Насколько я теперь припоминаю (может быть, и ошибаюсь), первым "авиатором", иностранцем, продемонстрировавшим в России, в Петербурге, настоящий, хотя и очень коротенький, полет, был француз Леганье. По-моему, летал он на биплане "Вуазен" – странной продолговатой матерчатой коробке с несколькими сплошными вертикальными стенками между двух плоскостей, с кубической формы тяжелым рулевым оперением за спиной, на конце решетчатой фермы, и с рулем высоты, вынесенным, наоборот, вперед, на нос удлиненной "гондолы"-лодочки.
Я не видел его полета, да и мало кто из петербуржцев удостоился этой чести. Леганье обосновался по понятным причинам не в Питере, а в Гатчине: там тогда стояли воздухоплавательные части, был большой эллинг для дирижаблей у деревни Салюзи; там и был проведен первый полет. Но должен прямо сказать, что, еще не видя ни разу человека, поднявшегося в воздух, я как-то заранее ощутил трепет приближения этой новой, крылатой эры.
Уже в 1908 году былое мое увлечение – паровозы – потускнело в моих глазах. На витринах писчебумажных лавчонок начали появляться открытки, изображавшие полеты первых аэропланов за границей. В газетах замелькали имена авиаторов и изобретателей, теоретиков и практиков полета. Появились портреты интеллигентного француза в котелке – это был инженер Луи Блерио. Два американца смотрели на меня со страниц "Огоньков" и других иллюстрированных журналов: Вильбур Райт походил на типичного пресвитерианского пастора – сухое лицо фанатика, впитавшее в себя даже что-то от индейцев, какими мы их представляли себе по Куперу и Майн-Риду; Орвил был совершенно не похож на брата – черноусый южанин, не то француз, не то итальянец.
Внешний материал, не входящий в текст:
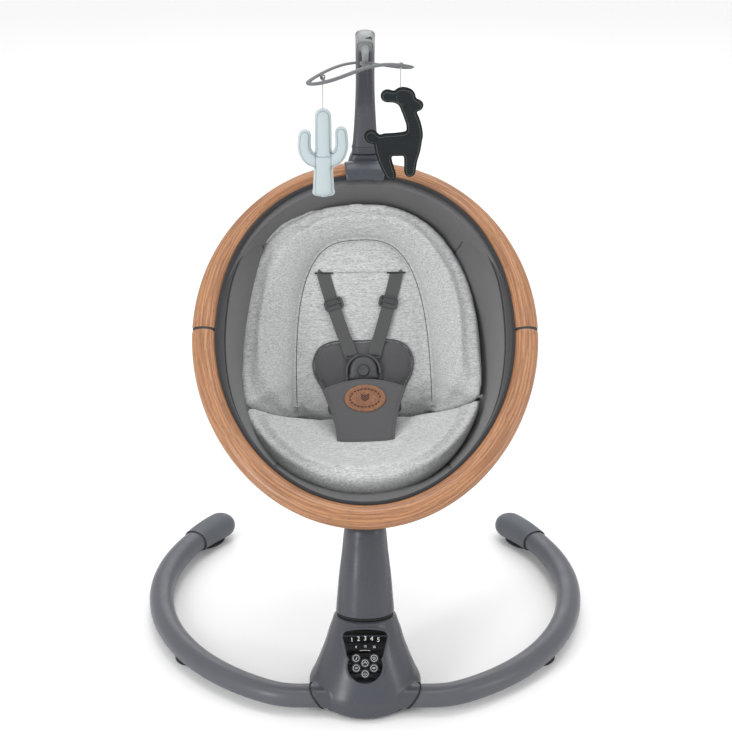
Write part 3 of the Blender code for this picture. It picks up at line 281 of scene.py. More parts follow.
def ribbed(name, colour):
    """Webbing: ribs across the strap at every millimetre, and a fine twill over them. UVs run along it."""
    made = plain(name, colour, 0.80, Sheen_Weight=0.25)
    place = coords(made, "UV")
    ribs = waves(made, place, 230, "DIAGONAL", 0.4)
    cords = waves(made, place, 150, "Y", 0.2)
    tone = times(made, ribs, noise(made, place, 900, 2))
    to_shader(made, "Base Color", mixed(made, tone, shaded_by(colour, 0.7), shaded_by(colour, 1.5)))
    bumped(made, ((ribs, 0.00022), (cords, 0.00012)))
    return made


def leather():
    """Tan leather: pebbled grain with painted shade darkening its creases, a mottled tone that is lighter on
    its raised parts, and a thin coat.
    """
    made = plain("tan_leather", (0.300, 0.125, 0.055), 0.55, Coat_Weight=0.1, Coat_Roughness=0.4)
    place = coords(made)
    pebble = node(made, "ShaderNodeTexVoronoi", {"Vector": place, "Scale": 620}, feature="DISTANCE_TO_EDGE")
    edges = ramp(made, pebble.outputs["Distance"], ((0.0, 0.0), (0.25, 1.0)))
    mottled = noise(made, place, 130, 4, 0.65)
    base = ramp(made, mottled, ((0.25, (0.195, 0.072, 0.030)), (0.55, (0.330, 0.140, 0.062)),
                                (0.80, (0.430, 0.200, 0.095))))
    # painted shade: the base colour is darkened along the pebbles' creases (the edges mask)
    to_shader(made, "Base Color", mixed(made, edges, (0.130, 0.048, 0.022), base))
    bumped(made, ((edges, 0.00008), (mottled, 0.00012)))
    return made


def felt(name, colour, speck, contrast):
    """Stuffed toy cloth: brushed fibres, with specks of another tone."""
    made = plain(name, colour, 0.95, Sheen_Weight=0.35 * min(1.0, colour[0] * 4), Sheen_Roughness=0.6,
                 Specular_IOR_Level=0.25)
    place = coords(made)
    fibres = noise(made, place, 1100, 4, 0.7, 1.2)
    cells = node(made, "ShaderNodeTexVoronoi", {"Vector": place, "Scale": 750}).outputs["Distance"]
    cloth = mixed(made, fibres, shaded_by(colour, 1 - contrast), shaded_by(colour, 1 + contrast))
    to_shader(made, "Base Color", mixed(made, ramp(made, cells, ((0.05, 0.5), (0.22, 0.0))), cloth, speck))
    bumped(made, ((fibres, 0.00020), (cells, 0.00012)))
    return made


def glossy_black():
    """The fascia's printed glass-look plastic, with faint wipe marks in its gloss."""
    made = plain("gloss_panel", (0.006, 0.006, 0.007), 0.16, Specular_IOR_Level=0.22)
    wipes = noise(made, coords(made), 40, 4, 0.6)
    to_shader(made, "Roughness", ramp(made, wipes, ((0.35, 0.27), (0.75, 0.33))))
    to_shader(made, "Base Color", mixed(made, wipes, (0.005, 0.005, 0.006), (0.009, 0.009, 0.010)))
    bumped(made, ((wipes, 0.00001),))
    return made


def circuit_look():
    made = plain("circuit_board", (0.02, 0.12, 0.04), 0.45)
    place = coords(made)
    inputs = {"Vector": place, "Scale": 260, "Mortar Size": 0.06, "Color1": (0.015, 0.10, 0.035, 1),
              "Color2": (0.02, 0.14, 0.05, 1), "Mortar": (0.30, 0.20, 0.07, 1)}
    tracks = node(made, "ShaderNodeTexBrick", inputs)
    to_shader(made, "Base Color", tracks.outputs["Color"])
    bumped(made, ((tracks.outputs["Fac"], 0.00005),))
    return made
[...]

Прославился маленький бразилец Сантос-Дюмон, построивший во Франции аэроплан-лилипутик, способный поднять в воздух только своего, весящего чуть ли не сорок кило, строителя: смелый конструктор сидел на этой "Демуазелль" ("Стрекозе") у самой земли, между колесами хрупкого шасси. Журналы веселились: "первую вспышку в цилиндрах своего доморощенного мотора Сантос будто бы вызывал, поднося к нему тлеющий фитиль, привязанный к каблуку собственного ботинка". Впрочем, не верить было трудно: еще один француз, сотрудник Вуазенов и Фарманов, художник – кто только не шел в авиацию! – Делегранж сам писал по поводу одной из своих машин, что отдельные части в ней держались только "логикой рассуждения".
В эти первые дни газеты еще ничего не писали о русских летчиках; я ничего не слыхал ни о Ефимове, ни о Попове, ни о Рудневе или Мациевиче. Но я уже всюду ловил брошюры и книжки, посвященные летному делу, знал наизусть и статьи Вейгелина, и переводные писания капитана Фербера. Немцы умели рекламировать свое: их цеппелины заполнили рынок открыток; отовсюду смотрели на вас сигарообразные тела огромных воздушных кораблей, и рядом с ними – до предела немецкое, седоусое и седовласое, розовое лицо самого графа Цеппелина, которого так легко было спутать на плохих клише не то с Бисмарком, не то с Мольтке – с любым из "великих немцев" прусского периода Германии.